A verdade é que ainda tanto para o Ti3C2Tx quanto para o V2CTx os resultados ainda estão bem aquém da teoria, mas já bons o suficiente para competir com alguns materiais coletores de CO2 existentes. A tabela abaixo compara o desempenho de diferentes materiais na coleta de CO2 , dividindo os mols de gás adsorvidos pela massa de material utilizada (adsorção específica):
Material |
MXene Ti3C2Tx – experimental | MXene Ti3C2Tx – teórico | MOFs | Zeólita 13X | Polímeros porosos |
Adsorção específica de CO2 * | Até 5,79 mmol/g | 44,2 mmol/g | 54,4 mmol/g | 7,38 mmol/g |
11,9 mmol/g |
* A adsorção varia com a temperatura e pressão do sistema, de forma que foram utilizados valores ótimos para cada material.

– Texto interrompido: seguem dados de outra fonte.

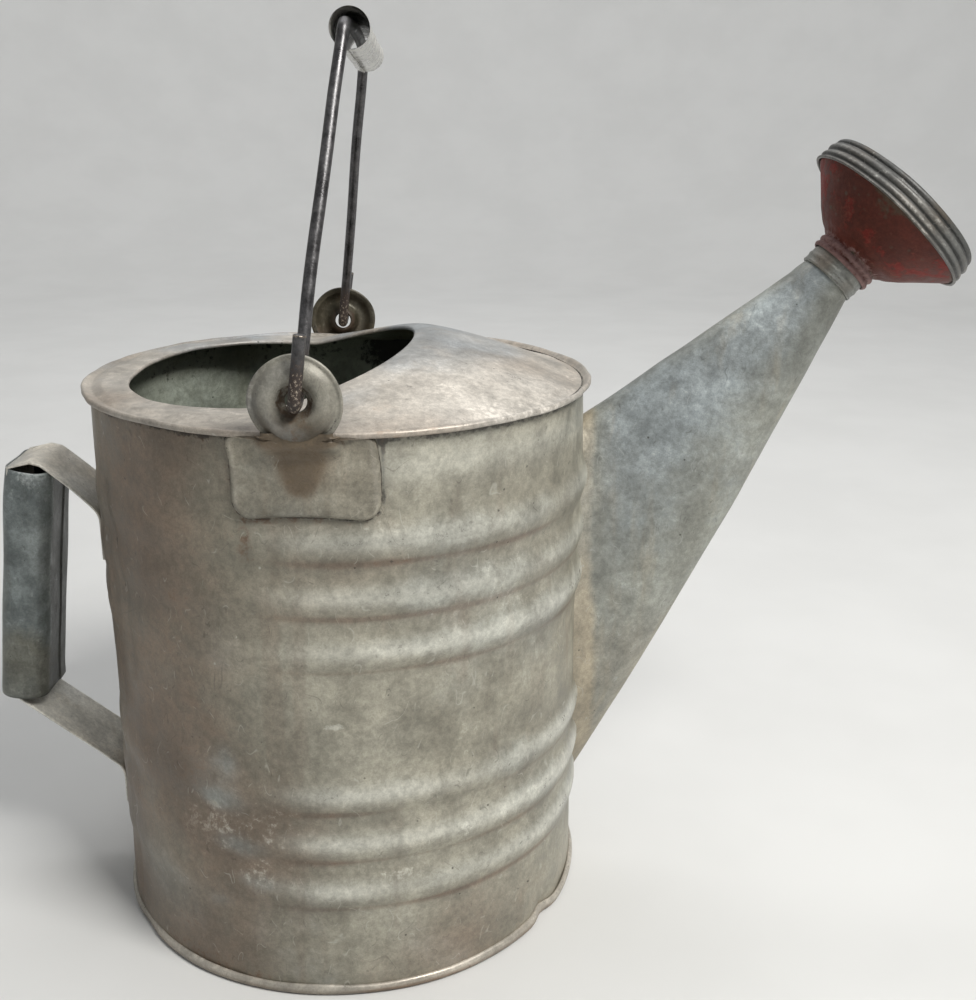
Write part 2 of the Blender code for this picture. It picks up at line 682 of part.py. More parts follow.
# Rose
def make_rose_cone(pivot, mat):
    """The funnel: a neck with two rolled ridges, a flaring cone and a short flange."""
    n = ROSE_NECK_OUTER
    ridge = n + ROSE_NECK_RIDGE
    start = COLLAR_BAND
    throat = ROSE_CONE_START
    end = ROSE_CONE_END
    face = [
        (ROSE_RADIUS, end + ROSE_FLANGE), (ROSE_RADIUS, end), *ROSE_CONE_PROFILE,
        (n, throat), (n, throat - 0.0006), (ridge, throat - 0.0014), (ridge, throat - 0.0024),
        (n, throat - 0.0032), (ridge, start + 0.0024), (ridge, start + 0.0010), (n, start)]
    cone = turned("rose_cone", face, mat, steps=32)
    cone.parent = pivot
    return cone


def rose_hole_places():
    places = [(0.0, 0.0)]
    for ring in range(1, ROSE_HOLE_RINGS + 1):
        for i in range(6 * ring):
            a = 2.0 * math.pi * (i + 0.5 * (ring % 2)) / (6 * ring)
            places.append((ring * ROSE_HOLE_PITCH * math.cos(a), ring * ROSE_HOLE_PITCH * math.sin(a)))
    return places


def make_rose_face(pivot, mat):
    """A ribbed ring closed over the cone's flange, in one with the domed, pierced plate."""
    inner = ROSE_RADIUS + GAP
    outer = inner + SHEET
    back = ROSE_CONE_END - 0.0008
    front = back + ROSE_RING_DEPTH
    face = [
        (0.0, front + ROSE_FACE_DOME), (0.45 * ROSE_RADIUS, front + 0.78 * ROSE_FACE_DOME),
        (ROSE_RADIUS - 0.0055, front + 0.0006), (ROSE_RADIUS - 0.0015, front), (ROSE_RADIUS - 0.0002, front - 0.0014),
        (ROSE_RADIUS - 0.0004, front - 0.0028), (outer - 0.0003, front - 0.0042),
        (outer, front - 0.0056), (outer - 0.0008, front - 0.0070), (outer + 0.0004, front - 0.0088),
        (outer, front - 0.0104), (outer + 0.0006, back + 0.0008), (outer, back)]
    plate = turned("rose_face", face, mat, steps=32)
    plate.parent = pivot
    mesh = bpy.data.meshes.new("rose_holes")
    bm = bmesh.new()
    for x, y in rose_hole_places():
        hole = bmesh.ops.create_cone(
            bm, cap_ends=True, segments=6, radius1=ROSE_HOLE_RADIUS, radius2=ROSE_HOLE_RADIUS, depth=0.010)
        bmesh.ops.translate(bm, verts=hole["verts"], vec=(x, y, front + 0.5 * ROSE_FACE_DOME))
    bm.to_mesh(mesh)
    bm.free()
    holes = add_object("rose_holes", mesh, cutter=True)
    holes.parent = pivot
    add_boolean(plate, holes, "DIFFERENCE")
    return plate


# Assembly
def build():
    galvanised = metal("galvanised_sheet", (0.42, 0.40, 0.36), 0.55, 0.6)
    make_body_wall(galvanised)
    make_base_plate(metal("base_sheet", (0.36, 0.34, 0.31), 0.60, 0.6))
    make_top_cover(metal("cover_sheet", (0.52, 0.48, 0.44), 0.50, 0.5))
    ear_metal = metal("ear_stamping", (0.34, 0.33, 0.30), 0.45, 0.7)
    make_ear("near_ear", NEAR_EYE_Z, -EAR_ANGLE, ear_metal)
    make_ear("far_ear", FAR_EYE_Z, math.pi + EAR_ANGLE, ear_metal)

    bail_pivot = add_empty("bail_pivot", (BAIL_X, 0.0, BAIL_AXIS_Z))
    bail_pivot.rotation_mode = "ZYX"
    bail_pivot.rotation_euler = (BAIL_ROLL, BAIL_REST_TILT, 0.0)
    make_bail_wire(bail_pivot, metal("bail_steel", (0.16, 0.15, 0.14), 0.45, 0.8))
    make_bail_grip(bail_pivot, metal("grip_tin", (0.55, 0.54, 0.50), 0.35, 0.8))

    make_handle_strap(metal("strap_steel", (0.28, 0.27, 0.25), 0.50, 0.7))
    make_handle_sleeve(metal("sleeve_zinc", (0.22, 0.25, 0.27), 0.45, 0.7))

    make_spout(metal("spout_sheet", (0.36, 0.37, 0.36), 0.50, 0.6))
    make_spout_collar(metal("collar_sheet", (0.33, 0.34, 0.32), 0.50, 0.6))
    rose_pivot = add_empty("rose_pivot", (0.0, 0.0, 0.0))
    on_tip(rose_pivot)
    make_rose_cone(rose_pivot, metal("rose_red_paint", (0.22, 0.06, 0.05), 0.55, 0.1))
    make_rose_face(rose_pivot, metal("rose_ring_metal", (0.30, 0.29, 0.27), 0.45, 0.7))


clear_scene()
CAN = new_collection("watering_can")
CUTTERS = new_collection("cutters")
build()
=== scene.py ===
import math

import bmesh
import bpy
import numpy as np
from mathutils import Matrix


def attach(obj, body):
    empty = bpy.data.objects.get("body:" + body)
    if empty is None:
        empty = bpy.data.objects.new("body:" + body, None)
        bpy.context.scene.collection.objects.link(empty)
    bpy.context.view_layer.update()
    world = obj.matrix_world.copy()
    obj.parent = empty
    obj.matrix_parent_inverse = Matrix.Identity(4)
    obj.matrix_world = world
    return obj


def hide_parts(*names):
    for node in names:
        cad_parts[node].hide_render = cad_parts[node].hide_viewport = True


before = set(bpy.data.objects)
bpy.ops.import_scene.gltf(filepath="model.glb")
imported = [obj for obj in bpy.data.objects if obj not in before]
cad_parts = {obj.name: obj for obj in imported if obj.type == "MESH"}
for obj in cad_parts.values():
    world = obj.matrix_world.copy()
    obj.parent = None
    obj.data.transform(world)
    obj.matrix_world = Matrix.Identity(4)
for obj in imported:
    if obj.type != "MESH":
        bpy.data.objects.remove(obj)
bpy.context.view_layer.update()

# Sizes that the frame has
MM = 0.001
SHEET = 0.0008
GAP = 0.0003
WALL_RADIUS = 0.1139
WALL_EDGE = 0.2574
BEAD_HEIGHT = 0.0024
BEAD_PITCH = 0.0236
BEADS = np.array([top - i * BEAD_PITCH for top in (0.2130, 0.0993) for i in range(3)])
SEAM_ANGLE = -157.0
SEAM_SPAN = 4.5
MOUTH_X = -0.0308
MOUTH_HALF_LENGTH = 0.0656
MOUTH_HALF_WIDTH = 0.0779
MOUTH_Z = 0.2604
HOOD_RISE = 0.0172
HOOD_START_X = -0.0196
EAR_PLANE = 0.1175
EAR_TURN = 4.0
EAR_MIDDLE = 90.0 + EAR_TURN
PLATE_MIDDLE = -93.2
PLATE_SHIFT = 0.0014
PLATE_LOW = 0.2236
PLATE_HALF = 0.0296
PLATE_CORNER = 0.0080
PLATE_SHOULDER = 0.004
PLATE_ARCH = 0.0018
PLATE_ARCH_HALF = 0.0213
NECK_HALF = 0.0138
NEAR_EYE_Z = 0.2720
FAR_EYE_Z = 0.2652
BAIL_X = -0.0082
BAIL_AXIS_Z = 0.2674
BAIL_ARM = 0.1418
BAIL_CROWN = 0.0015
BAIL_TILT = math.radians(7.4)
BAIL_ROLL = math.atan2(FAR_EYE_Z - NEAR_EYE_Z, 2.0 * EAR_PLANE)
WIRE = 0.0025
STRAP_THICK = 0.0006
STRAP_RADIUS = WALL_RADIUS + 0.0011 + GAP + STRAP_THICK
SLEEVE_TILT = math.radians(7.0)
SLEEVE_TOP_Z = 0.2160
SPOUT_TOP_Z = 0.2364
SPOUT_LOW_Z = 0.0420
SPOUT_HALF = 0.0200
TIP = np.array([0.2280, 0.0, 0.3032])
TIP_RISE = math.radians(47.0)
TIP_RADIUS = 0.0130
ROSE_RADIUS = 0.0414

# Places on the wall, in degrees and millimetres
DEGREE_MM = math.radians(1.0) * WALL_RADIUS / MM
FOOT_DENT = -33.6
LONG_CREASE = ((-151.0, 222.0), (-146.0, 196.0), (-143.5, 176.0), (-142.4, 138.0))

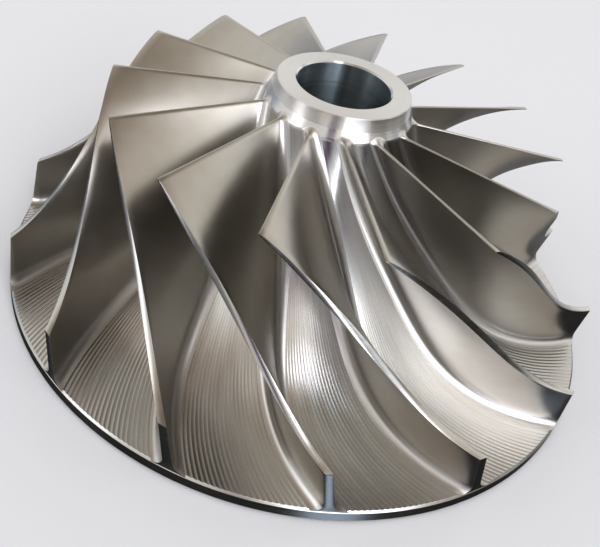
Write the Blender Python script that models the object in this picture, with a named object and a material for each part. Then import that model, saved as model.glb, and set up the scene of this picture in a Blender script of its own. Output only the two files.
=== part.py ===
"""Open centrifugal impeller with fourteen full-length backswept blades, milled from one forging.

Metres, +Z up along the shaft towards the inlet nose. The origin is the centre of the flat back face.
Each blade is a ruled surface: straight lines join its root curve on the hub to its outer curve.
"""

import math

import bmesh
import bpy
from mathutils import Matrix, Vector

# Overall sizes
BLADE_COUNT = 14
OUTLET_RADIUS = 0.150
RIM_THICKNESS = 0.0062
RIM_CHAMFER = 0.0008
OUTLET_HEIGHT = 0.030  # top of the blades at the rim

# Nose collar and bore
NOSE_HEIGHT = 0.119
NOSE_RADIUS = 0.0323
NOSE_EDGE_BREAK = 0.0004
COLLAR_FOOT = (0.0332, 0.1128)  # radius and height of the collar's lower edge
SHOULDER_BEND = (0.0362, 0.1112)  # draws the shoulder below the collar out to the hub
BORE_RADIUS = 0.0225
BORE_CHAMFER = 0.0008

# Inlet ends of the blades
INLET_TIP_RADIUS = 0.1096
INLET_TIP_HEIGHT = 0.1035
INLET_ROOT_RADIUS = 0.0371
INLET_ROOT_HEIGHT = 0.1084

# Curves of radius and height, from the inlet to the outlet: end points and the points that pull them
HUB_CURVE = (
    (INLET_ROOT_RADIUS, INLET_ROOT_HEIGHT),
    (0.0451, 0.0638),
    (0.0825, 0.0422),
    (0.0832, RIM_THICKNESS),
    (OUTLET_RADIUS, RIM_THICKNESS),
)
OUTER_CURVE = (
    (INLET_TIP_RADIUS, INLET_TIP_HEIGHT),
    (0.1106, 0.0778),
    (0.1216, 0.0366),
    (OUTLET_RADIUS, OUTLET_HEIGHT),
)

# Wrap of a blade round the shaft, in degrees from its inlet tip, along the same two curves
ROOT_WRAP = (-7.0, 41.5, 24.0, 48.6)
OUTER_WRAP = (0.0, 25.0, 37.0, 46.5)

# Blade section
INLET_THICKNESS = 0.0016
OUTER_THICKNESS = 0.0028
ROOT_THICKNESS = 0.0036
THICK_BY = 0.2  # share of the blade's length over which it reaches full thickness
ROOT_FILLET = 0.0045
ROOT_GAP = 0.0004

# Fineness
TURNED_STEPS = 6 * BLADE_COUNT
HUB_POINTS = 20
BLADE_STATIONS = 14


def on_curve(points, share):
    """The point of a Bezier curve at a share of its length, for plain numbers or for tuples."""
    if not isinstance(points[0], tuple):
        return on_curve([(value,) for value in points], share)[0]
    degree = len(points) - 1
    weights = [
        math.comb(degree, i) * (1 - share) ** (degree - i) * share**i
        for i in range(degree + 1)
    ]
    return tuple(
        sum(weight * point[axis] for weight, point in zip(weights, points))
        for axis in range(len(points[0]))
    )


def at_angle(radius, height, degrees):
    angle = math.radians(degrees)
    return Vector((radius * math.cos(angle), radius * math.sin(angle), height))


def camber_point(along, up):
    """A point on the blade's middle surface: along from inlet to outlet, up from root to outer edge."""
    root = at_angle(*on_curve(HUB_CURVE, along), on_curve(ROOT_WRAP, along))
    outer = at_angle(*on_curve(OUTER_CURVE, along), on_curve(OUTER_WRAP, along))
    return root.lerp(outer, up)


def camber_normal(along, up):
    step = 0.002
    before = max(along - step, 0.0)
    after = min(along + step, 1.0)
    lengthwise = camber_point(after, up) - camber_point(before, up)
    spanwise = camber_point(along, 1.0) - camber_point(along, 0.0)
    return lengthwise.cross(spanwise).normalized()


def blade_thickness(along, up):
    full = ROOT_THICKNESS + (OUTER_THICKNESS - ROOT_THICKNESS) * up
    ramp = min(along / THICK_BY, 1.0)
    ramp = ramp * (2 - ramp)
    return INLET_THICKNESS + (full - INLET_THICKNESS) * ramp


def fillet_width(height):
    """How far the concave root fillet stands out from the blade at this height above the hub."""
    if height >= ROOT_FILLET:
        return 0.0
    return ROOT_FILLET - math.sqrt(ROOT_FILLET**2 - (ROOT_FILLET - height) ** 2)


def blade_point(along, height, side):
    """A point of the blade's skin at this height above the hub. Side is -1, 0 or 1."""
    span = (camber_point(along, 1.0) - camber_point(along, 0.0)).length
    height = min(height, span)
    up = height / span
    middle = camber_point(along, up)
    half = blade_thickness(along, up) / 2 + fillet_width(height)
    around = Vector((-middle.y, middle.x, 0.0))
    radius = around.length
    across = abs(camber_normal(along, up).dot(around / radius))
    turn = side * half / (across * radius)
    return Matrix.Rotation(turn, 3, "Z") @ middle


def blade_section(along):
    """The closed outline of the blade across its length, up one side and down the other."""
    span = (camber_point(along, 1.0) - camber_point(along, 0.0)).length
    heights = (ROOT_GAP, ROOT_FILLET * 0.3, ROOT_FILLET, span / 2, span)
    rising = [blade_point(along, height, -1) for height in heights]
    falling = [blade_point(along, height, 1) for height in reversed(heights)]
    return [blade_point(along, ROOT_GAP, 0), *rising, *falling]


def hub_profile():
    """Radius and height round the turned section, from the back face out to the rim and up to the nose."""
    back = [
        (BORE_RADIUS + BORE_CHAMFER, 0.0),
        (OUTLET_RADIUS - RIM_CHAMFER, 0.0),
        (OUTLET_RADIUS, RIM_CHAMFER),
        (OUTLET_RADIUS, RIM_THICKNESS - RIM_CHAMFER),
        (OUTLET_RADIUS - RIM_CHAMFER, RIM_THICKNESS),
    ]
    flare = [on_curve(HUB_CURVE, 1 - i / HUB_POINTS) for i in range(1, HUB_POINTS + 1)]
    shoulder_curve = ((INLET_ROOT_RADIUS, INLET_ROOT_HEIGHT), SHOULDER_BEND, COLLAR_FOOT)
    shoulder = [on_curve(shoulder_curve, i / 3) for i in (1, 2, 3)]
    nose = [
        (NOSE_RADIUS, NOSE_HEIGHT - NOSE_EDGE_BREAK),
        (NOSE_RADIUS - NOSE_EDGE_BREAK, NOSE_HEIGHT),
        (BORE_RADIUS + BORE_CHAMFER, NOSE_HEIGHT),
        (BORE_RADIUS, NOSE_HEIGHT - BORE_CHAMFER),
        (BORE_RADIUS, BORE_CHAMFER),
    ]
    return back + flare + shoulder + nose


def metal(name, colour, roughness):
    material = bpy.data.materials.new(name)
    material.use_nodes = True
    shader = material.node_tree.nodes["Principled BSDF"]
    shader.inputs["Base Color"].default_value = (*colour, 1.0)
    shader.inputs["Metallic"].default_value = 1.0
    shader.inputs["Roughness"].default_value = roughness
    return material


def finished_mesh(bm, name, material):
    bmesh.ops.recalc_face_normals(bm, faces=bm.faces)
    mesh = bpy.data.meshes.new(name)
    bm.to_mesh(mesh)
    bm.free()
    mesh.materials.append(material)
    mesh.shade_smooth()
    mesh.set_sharp_from_angle(angle=math.radians(30))
    return mesh


def hub_mesh(material):
    bm = bmesh.new()
    corners = [bm.verts.new((radius, 0.0, height)) for radius, height in hub_profile()]
    edges = [bm.edges.new(pair) for pair in zip(corners, corners[1:] + corners[:1])]
    bmesh.ops.spin(
        bm,
        geom=corners + edges,
        cent=(0.0, 0.0, 0.0),
        axis=(0.0, 0.0, 1.0),
        angle=2 * math.pi,
        steps=TURNED_STEPS,
        use_merge=True,
    )
    return finished_mesh(bm, "hub", material)


def blade_mesh(material):
    bm = bmesh.new()
    loops = []
    for station in range(BLADE_STATIONS + 1):
        corners = [bm.verts.new(point) for point in blade_section(station / BLADE_STATIONS)]
        edges = [bm.edges.new(pair) for pair in zip(corners, corners[1:] + corners[:1])]
        loops.append((corners, edges))
    for (_, edges), (_, next_edges) in zip(loops, loops[1:]):
        bmesh.ops.bridge_loops(bm, edges=edges + next_edges)
    for corners, _ in (loops[0], loops[-1]):
        bm.faces.new(corners)
    return finished_mesh(bm, "blade", material)


def place(name, mesh, turn=0.0):
    piece = bpy.data.objects.new(name, mesh)
    piece.rotation_euler.z = turn
    bpy.context.scene.collection.objects.link(piece)


for old in list(bpy.data.objects):
    bpy.data.objects.remove(old)

place("hub", hub_mesh(metal("turned_bright_steel", (0.62, 0.61, 0.58), 0.25)))
one_blade = blade_mesh(metal("milled_satin_steel", (0.56, 0.53, 0.47), 0.33))
pitch = 2 * math.pi / BLADE_COUNT
for number in range(BLADE_COUNT):
    place(f"blade_{number + 1:02d}", one_blade, (number + 0.5) * pitch)
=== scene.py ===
"""Open centrifugal impeller with fourteen backswept blades, milled from one steel forging.

Metres. +Z runs up the shaft axis towards the inlet nose.
The origin is the centre of the flat back face.
"""
import math

import bmesh
import bpy
from mathutils import Matrix, Vector


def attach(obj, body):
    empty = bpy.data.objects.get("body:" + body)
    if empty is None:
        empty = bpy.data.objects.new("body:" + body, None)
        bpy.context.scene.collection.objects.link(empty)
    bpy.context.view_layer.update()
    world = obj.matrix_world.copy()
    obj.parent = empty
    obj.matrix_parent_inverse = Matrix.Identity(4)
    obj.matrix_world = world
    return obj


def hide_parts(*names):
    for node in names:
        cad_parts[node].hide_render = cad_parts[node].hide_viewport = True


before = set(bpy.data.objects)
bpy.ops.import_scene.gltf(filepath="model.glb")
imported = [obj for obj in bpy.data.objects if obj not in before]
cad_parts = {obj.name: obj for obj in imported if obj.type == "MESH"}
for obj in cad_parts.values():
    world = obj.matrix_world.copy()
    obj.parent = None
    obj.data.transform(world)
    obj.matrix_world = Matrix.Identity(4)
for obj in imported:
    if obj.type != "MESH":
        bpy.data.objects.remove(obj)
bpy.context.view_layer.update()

# ---------------------------------------------------------------------------
# Camera. It looks down on the wheel from the front, a little left of the first
# blade, held slightly askew, from where the whole rim just fits the picture.
CAMERA_PLACE = (-0.10438, -0.34097, 0.29301)
CAMERA_TURN = (54.908, -9.4608, -5.1695)
CAMERA_LENS = 50.197
CAMERA_SENSOR = 36.0
CAMERA_SHIFT = (0.0813, -0.1370)  # the photo is cropped, so its middle is not the lens's
CAMERA_NEAR = 0.01

camera = bpy.data.objects.new("view", bpy.data.cameras.new("view"))
camera.data.lens = CAMERA_LENS
camera.data.sensor_width = CAMERA_SENSOR
camera.data.sensor_fit = "HORIZONTAL"
camera.data.shift_x, camera.data.shift_y = CAMERA_SHIFT
camera.data.clip_start = CAMERA_NEAR
camera.location = CAMERA_PLACE
camera.rotation_euler = [math.radians(angle) for angle in CAMERA_TURN]
bpy.context.scene.collection.objects.link(camera)
bpy.context.scene.camera = camera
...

Verifica-se pela tabela que ainda que a adsorção experimental do MXene Ti3C2Tx seja inferior aos demais materiais mostrados, seu potencial é para chegar próximo aos metal organic frameworks (MOFs). Para isso, é preciso otimizar o grau de esfoliação do material 2D, melhorando sua rota de processamento. Os MOFs, apesar de serem excelentes nessa função, têm uma limitação frente aos MXene, o que dá ainda mais potencial ao desenvolvimento do último. Os MOFs são sensíveis à água, podendo quimisorvê-la ou sofrer destruição por exposição ao seu vapor. Ainda, a adsorção específica é inferior ao MOF no caso do MXene Ti3C2Tx , mas como já mencionado, muitos outros ainda estão a ser estudados e sintetizados.
Referências:
WANG, B. et al. Carbon dioxide adsorption of two-dimensional carbide MXenes. Journal of Advanced Ceramics, v. 7, n. 3, p. 237-245, 2018.
NAGUIB, M. et al. Two‐dimensional nanocrystals produced by exfoliation of Ti3AlC2. Advanced Materials, v. 23, n. 37, p. 4248-4253, 2011.